**WORK INSTRUCTIONS:** Of the lines listed below, return exactly those that run from the line containing "Write part 3" through the line containing "return points", both included.

:: DATA SHOWN

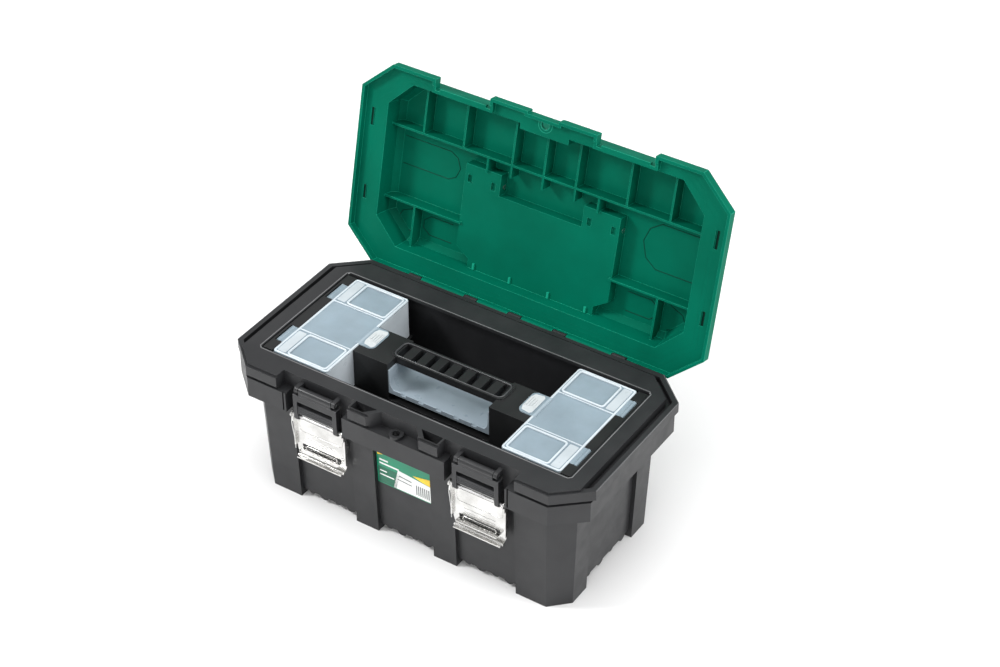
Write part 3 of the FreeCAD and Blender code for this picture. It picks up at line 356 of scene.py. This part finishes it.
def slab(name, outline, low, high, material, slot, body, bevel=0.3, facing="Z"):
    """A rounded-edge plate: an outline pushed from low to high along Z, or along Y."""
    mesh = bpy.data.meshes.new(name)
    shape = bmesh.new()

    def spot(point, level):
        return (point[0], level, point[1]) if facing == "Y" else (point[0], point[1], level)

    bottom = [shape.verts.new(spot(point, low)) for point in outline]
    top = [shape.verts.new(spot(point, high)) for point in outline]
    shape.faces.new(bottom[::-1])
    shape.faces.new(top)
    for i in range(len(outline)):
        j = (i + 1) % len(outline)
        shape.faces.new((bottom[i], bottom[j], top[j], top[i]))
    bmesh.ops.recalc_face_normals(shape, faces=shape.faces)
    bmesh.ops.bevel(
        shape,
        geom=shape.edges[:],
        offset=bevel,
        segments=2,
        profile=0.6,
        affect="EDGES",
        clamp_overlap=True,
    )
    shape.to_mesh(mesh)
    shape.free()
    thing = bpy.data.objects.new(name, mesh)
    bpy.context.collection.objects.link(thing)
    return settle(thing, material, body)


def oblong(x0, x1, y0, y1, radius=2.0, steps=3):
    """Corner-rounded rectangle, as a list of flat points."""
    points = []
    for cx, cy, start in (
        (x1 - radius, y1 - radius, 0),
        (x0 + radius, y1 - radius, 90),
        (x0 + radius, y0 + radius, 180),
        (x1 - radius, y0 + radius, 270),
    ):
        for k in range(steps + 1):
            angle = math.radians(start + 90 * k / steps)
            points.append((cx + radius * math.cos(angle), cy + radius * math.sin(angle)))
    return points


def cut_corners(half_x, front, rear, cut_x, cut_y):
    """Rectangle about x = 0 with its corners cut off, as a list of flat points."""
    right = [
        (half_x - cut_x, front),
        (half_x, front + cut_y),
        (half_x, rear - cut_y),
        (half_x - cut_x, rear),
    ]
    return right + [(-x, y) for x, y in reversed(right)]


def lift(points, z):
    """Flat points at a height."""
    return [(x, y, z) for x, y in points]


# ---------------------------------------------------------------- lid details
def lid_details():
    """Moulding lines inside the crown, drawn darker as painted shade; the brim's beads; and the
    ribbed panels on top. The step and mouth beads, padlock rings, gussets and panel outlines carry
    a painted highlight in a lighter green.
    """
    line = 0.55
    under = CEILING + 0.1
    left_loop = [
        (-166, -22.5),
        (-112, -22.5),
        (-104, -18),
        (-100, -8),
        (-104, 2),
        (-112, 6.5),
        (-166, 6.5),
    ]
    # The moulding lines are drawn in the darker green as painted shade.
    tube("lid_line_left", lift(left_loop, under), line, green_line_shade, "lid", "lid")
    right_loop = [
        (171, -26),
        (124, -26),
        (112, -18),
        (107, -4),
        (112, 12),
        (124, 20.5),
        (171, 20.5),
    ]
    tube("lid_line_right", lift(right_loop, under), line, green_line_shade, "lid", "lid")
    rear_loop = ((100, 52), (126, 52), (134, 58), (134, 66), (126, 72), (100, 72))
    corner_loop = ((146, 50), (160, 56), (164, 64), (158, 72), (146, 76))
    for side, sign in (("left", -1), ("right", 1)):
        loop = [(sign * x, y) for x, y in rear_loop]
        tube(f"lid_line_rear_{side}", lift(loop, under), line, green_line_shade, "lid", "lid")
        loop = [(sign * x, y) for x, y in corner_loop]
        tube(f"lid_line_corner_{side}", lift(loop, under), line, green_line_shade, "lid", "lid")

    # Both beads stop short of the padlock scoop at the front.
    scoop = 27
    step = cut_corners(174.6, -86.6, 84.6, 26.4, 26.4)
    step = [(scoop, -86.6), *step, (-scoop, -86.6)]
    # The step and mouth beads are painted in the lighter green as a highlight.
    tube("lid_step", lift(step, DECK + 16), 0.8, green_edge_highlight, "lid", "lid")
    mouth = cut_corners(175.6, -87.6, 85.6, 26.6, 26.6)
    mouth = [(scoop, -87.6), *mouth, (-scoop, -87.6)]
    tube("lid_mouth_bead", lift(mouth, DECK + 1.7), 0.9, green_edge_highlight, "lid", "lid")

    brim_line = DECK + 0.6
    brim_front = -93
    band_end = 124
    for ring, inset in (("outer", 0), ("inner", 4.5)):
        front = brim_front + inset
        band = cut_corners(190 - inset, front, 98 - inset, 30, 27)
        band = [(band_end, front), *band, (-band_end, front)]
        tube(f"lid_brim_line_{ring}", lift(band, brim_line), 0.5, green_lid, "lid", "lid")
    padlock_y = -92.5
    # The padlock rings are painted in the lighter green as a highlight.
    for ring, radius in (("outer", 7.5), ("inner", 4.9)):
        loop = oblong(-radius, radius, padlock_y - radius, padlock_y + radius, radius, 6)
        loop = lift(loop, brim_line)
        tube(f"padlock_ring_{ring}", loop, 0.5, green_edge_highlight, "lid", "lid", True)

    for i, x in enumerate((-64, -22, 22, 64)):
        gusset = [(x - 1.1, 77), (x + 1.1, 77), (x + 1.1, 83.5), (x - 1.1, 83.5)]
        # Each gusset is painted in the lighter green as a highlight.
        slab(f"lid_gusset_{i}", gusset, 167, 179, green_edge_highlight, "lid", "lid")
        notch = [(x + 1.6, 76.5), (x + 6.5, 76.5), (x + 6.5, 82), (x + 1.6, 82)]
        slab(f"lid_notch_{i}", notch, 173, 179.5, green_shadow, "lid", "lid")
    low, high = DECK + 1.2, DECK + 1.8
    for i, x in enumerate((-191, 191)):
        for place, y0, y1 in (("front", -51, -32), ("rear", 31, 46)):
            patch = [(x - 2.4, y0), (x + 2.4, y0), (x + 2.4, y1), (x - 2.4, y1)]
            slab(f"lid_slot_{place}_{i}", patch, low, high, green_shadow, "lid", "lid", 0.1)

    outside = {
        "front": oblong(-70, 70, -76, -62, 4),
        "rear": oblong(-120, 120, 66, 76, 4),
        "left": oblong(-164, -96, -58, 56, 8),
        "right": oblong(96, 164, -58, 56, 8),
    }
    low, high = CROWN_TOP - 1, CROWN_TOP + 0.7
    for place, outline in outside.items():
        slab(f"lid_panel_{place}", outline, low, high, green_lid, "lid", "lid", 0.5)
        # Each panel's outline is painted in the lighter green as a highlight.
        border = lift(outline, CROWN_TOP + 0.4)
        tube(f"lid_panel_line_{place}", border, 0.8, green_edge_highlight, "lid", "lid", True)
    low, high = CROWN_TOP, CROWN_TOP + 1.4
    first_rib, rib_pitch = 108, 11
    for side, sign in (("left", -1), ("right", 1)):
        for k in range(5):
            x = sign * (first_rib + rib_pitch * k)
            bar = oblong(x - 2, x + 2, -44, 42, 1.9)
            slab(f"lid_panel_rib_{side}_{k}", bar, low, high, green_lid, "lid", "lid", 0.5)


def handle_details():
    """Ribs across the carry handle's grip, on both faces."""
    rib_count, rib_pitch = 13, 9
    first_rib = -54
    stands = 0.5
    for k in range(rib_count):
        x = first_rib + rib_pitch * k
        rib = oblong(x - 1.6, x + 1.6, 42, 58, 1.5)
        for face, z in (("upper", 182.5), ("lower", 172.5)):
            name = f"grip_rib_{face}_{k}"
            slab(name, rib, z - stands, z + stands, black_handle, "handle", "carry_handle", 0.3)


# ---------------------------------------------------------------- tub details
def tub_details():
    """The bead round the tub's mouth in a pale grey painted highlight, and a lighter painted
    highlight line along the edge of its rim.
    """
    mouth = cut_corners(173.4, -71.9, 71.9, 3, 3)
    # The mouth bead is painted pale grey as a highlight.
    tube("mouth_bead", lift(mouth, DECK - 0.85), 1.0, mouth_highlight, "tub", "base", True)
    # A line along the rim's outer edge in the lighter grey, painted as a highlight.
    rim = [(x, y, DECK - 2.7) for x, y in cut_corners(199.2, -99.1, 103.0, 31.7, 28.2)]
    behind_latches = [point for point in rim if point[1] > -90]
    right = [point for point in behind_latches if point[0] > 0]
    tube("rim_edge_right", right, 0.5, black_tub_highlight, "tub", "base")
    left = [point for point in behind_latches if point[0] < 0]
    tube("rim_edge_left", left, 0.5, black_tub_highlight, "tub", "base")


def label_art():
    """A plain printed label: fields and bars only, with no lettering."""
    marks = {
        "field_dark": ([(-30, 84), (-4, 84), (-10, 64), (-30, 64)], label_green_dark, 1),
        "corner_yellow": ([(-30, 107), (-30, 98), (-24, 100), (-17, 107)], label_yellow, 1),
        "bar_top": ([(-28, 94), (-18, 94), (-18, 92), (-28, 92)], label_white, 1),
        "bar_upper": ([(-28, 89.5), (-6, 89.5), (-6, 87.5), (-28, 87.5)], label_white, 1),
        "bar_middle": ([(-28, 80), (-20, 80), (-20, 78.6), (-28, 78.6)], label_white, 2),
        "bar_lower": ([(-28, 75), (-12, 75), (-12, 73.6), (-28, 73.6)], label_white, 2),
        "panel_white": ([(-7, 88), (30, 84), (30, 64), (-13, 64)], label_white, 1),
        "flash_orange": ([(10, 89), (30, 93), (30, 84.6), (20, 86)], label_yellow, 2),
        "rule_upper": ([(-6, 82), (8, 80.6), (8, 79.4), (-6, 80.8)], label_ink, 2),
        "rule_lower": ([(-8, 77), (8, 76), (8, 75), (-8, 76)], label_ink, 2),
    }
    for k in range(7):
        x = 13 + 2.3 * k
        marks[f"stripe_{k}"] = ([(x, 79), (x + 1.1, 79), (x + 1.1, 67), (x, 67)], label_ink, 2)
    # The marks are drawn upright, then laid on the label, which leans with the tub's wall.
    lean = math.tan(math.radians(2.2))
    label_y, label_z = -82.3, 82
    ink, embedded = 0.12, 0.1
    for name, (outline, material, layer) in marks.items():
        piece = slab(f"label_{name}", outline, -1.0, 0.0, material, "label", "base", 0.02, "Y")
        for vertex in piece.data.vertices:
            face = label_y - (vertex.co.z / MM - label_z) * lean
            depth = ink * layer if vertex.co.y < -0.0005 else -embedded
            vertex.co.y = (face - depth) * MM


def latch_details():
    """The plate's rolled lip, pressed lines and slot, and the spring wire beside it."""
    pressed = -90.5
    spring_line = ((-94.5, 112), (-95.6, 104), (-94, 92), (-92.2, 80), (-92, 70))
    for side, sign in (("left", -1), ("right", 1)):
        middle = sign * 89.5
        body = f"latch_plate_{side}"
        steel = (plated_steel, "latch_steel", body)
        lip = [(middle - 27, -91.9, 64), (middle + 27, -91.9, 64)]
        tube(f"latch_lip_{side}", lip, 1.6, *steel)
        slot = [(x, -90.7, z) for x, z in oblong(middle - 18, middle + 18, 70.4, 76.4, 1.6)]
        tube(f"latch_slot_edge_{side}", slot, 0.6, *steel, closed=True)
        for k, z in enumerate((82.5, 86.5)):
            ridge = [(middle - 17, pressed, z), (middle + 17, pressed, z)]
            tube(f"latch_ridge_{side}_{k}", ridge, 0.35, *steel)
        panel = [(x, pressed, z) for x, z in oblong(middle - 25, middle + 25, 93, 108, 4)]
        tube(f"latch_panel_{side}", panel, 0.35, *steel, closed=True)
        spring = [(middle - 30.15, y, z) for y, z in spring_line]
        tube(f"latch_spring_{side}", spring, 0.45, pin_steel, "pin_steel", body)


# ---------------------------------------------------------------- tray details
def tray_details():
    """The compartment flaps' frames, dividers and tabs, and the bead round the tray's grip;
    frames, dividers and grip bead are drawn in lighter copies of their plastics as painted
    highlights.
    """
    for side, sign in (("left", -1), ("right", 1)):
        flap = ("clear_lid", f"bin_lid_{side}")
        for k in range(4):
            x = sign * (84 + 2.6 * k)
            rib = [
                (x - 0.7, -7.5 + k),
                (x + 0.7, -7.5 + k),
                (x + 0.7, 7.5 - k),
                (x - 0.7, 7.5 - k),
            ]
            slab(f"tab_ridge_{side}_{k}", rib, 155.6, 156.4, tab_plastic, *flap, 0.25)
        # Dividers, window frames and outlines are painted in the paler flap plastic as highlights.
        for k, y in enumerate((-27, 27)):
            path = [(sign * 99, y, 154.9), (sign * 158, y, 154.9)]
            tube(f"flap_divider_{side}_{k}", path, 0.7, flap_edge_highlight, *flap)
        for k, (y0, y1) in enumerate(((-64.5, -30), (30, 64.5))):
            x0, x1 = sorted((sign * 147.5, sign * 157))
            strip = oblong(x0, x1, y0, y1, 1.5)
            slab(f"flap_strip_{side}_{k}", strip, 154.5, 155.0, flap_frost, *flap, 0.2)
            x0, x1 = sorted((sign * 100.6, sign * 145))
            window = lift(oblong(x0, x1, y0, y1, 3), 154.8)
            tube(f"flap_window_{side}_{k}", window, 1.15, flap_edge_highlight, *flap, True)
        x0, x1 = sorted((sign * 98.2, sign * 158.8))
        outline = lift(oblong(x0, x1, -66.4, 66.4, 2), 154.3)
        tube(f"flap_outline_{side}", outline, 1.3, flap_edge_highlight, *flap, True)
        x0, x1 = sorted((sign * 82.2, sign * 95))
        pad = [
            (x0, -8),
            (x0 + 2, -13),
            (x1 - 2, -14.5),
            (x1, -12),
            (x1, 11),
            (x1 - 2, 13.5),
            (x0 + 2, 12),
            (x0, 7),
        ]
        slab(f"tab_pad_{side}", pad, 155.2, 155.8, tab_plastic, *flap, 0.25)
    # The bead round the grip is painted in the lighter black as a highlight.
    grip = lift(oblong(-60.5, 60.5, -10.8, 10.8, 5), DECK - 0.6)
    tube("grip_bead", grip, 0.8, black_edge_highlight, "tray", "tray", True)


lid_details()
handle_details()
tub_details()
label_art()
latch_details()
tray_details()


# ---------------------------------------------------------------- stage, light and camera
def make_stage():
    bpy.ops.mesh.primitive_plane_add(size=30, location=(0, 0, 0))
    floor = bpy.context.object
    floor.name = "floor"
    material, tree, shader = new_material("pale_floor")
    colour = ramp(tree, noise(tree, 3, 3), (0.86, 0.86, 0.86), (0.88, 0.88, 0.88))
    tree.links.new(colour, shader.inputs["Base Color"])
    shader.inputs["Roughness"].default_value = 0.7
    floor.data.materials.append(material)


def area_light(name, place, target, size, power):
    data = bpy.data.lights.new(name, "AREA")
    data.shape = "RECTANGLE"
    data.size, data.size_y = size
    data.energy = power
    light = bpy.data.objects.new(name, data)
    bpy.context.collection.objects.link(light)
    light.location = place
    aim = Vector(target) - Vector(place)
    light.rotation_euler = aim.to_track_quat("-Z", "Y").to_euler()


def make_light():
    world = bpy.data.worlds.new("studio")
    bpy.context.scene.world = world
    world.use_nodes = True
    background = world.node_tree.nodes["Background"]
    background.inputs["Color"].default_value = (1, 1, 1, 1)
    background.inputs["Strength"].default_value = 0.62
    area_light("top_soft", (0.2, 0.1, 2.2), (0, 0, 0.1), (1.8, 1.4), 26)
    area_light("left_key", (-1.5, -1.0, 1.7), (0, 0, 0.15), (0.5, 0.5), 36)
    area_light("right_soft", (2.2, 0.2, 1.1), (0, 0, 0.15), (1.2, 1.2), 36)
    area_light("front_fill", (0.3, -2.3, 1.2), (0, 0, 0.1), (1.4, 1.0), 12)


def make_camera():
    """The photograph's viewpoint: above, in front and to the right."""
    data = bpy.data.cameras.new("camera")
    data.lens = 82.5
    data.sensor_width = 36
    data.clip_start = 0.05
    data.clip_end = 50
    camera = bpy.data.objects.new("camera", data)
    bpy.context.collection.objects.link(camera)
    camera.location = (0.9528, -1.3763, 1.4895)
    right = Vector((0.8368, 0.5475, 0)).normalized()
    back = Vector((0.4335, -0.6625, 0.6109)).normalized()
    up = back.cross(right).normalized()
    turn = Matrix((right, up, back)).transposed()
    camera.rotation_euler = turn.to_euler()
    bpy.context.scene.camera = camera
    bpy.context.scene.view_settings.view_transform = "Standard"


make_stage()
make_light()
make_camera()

::::
:: DATA SHOWN

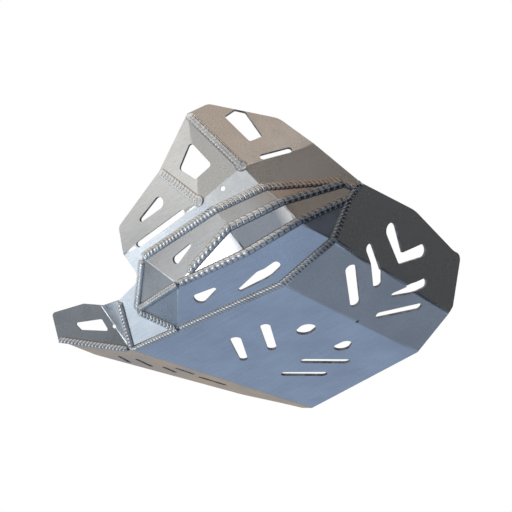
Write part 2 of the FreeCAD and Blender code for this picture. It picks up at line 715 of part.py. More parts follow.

::::
:: DATA SHOWN

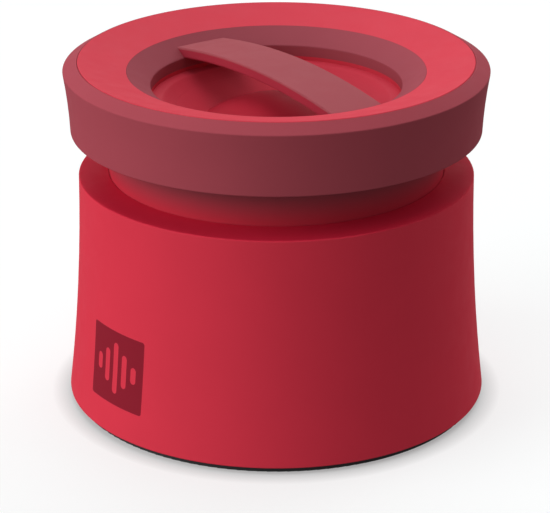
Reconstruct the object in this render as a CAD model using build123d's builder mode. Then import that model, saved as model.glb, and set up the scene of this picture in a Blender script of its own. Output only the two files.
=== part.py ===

::::

**EXERCISE RESPONSE:**
Write part 3 of the FreeCAD and Blender code for this picture. It picks up at line 356 of scene.py. This part finishes it.
def slab(name, outline, low, high, material, slot, body, bevel=0.3, facing="Z"):
    """A rounded-edge plate: an outline pushed from low to high along Z, or along Y."""
    mesh = bpy.data.meshes.new(name)
    shape = bmesh.new()

    def spot(point, level):
        return (point[0], level, point[1]) if facing == "Y" else (point[0], point[1], level)

    bottom = [shape.verts.new(spot(point, low)) for point in outline]
    top = [shape.verts.new(spot(point, high)) for point in outline]
    shape.faces.new(bottom[::-1])
    shape.faces.new(top)
    for i in range(len(outline)):
        j = (i + 1) % len(outline)
        shape.faces.new((bottom[i], bottom[j], top[j], top[i]))
    bmesh.ops.recalc_face_normals(shape, faces=shape.faces)
    bmesh.ops.bevel(
        shape,
        geom=shape.edges[:],
        offset=bevel,
        segments=2,
        profile=0.6,
        affect="EDGES",
        clamp_overlap=True,
    )
    shape.to_mesh(mesh)
    shape.free()
    thing = bpy.data.objects.new(name, mesh)
    bpy.context.collection.objects.link(thing)
    return settle(thing, material, body)


def oblong(x0, x1, y0, y1, radius=2.0, steps=3):
    """Corner-rounded rectangle, as a list of flat points."""
    points = []
    for cx, cy, start in (
        (x1 - radius, y1 - radius, 0),
        (x0 + radius, y1 - radius, 90),
        (x0 + radius, y0 + radius, 180),
        (x1 - radius, y0 + radius, 270),
    ):
        for k in range(steps + 1):
            angle = math.radians(start + 90 * k / steps)
            points.append((cx + radius * math.cos(angle), cy + radius * math.sin(angle)))
    return points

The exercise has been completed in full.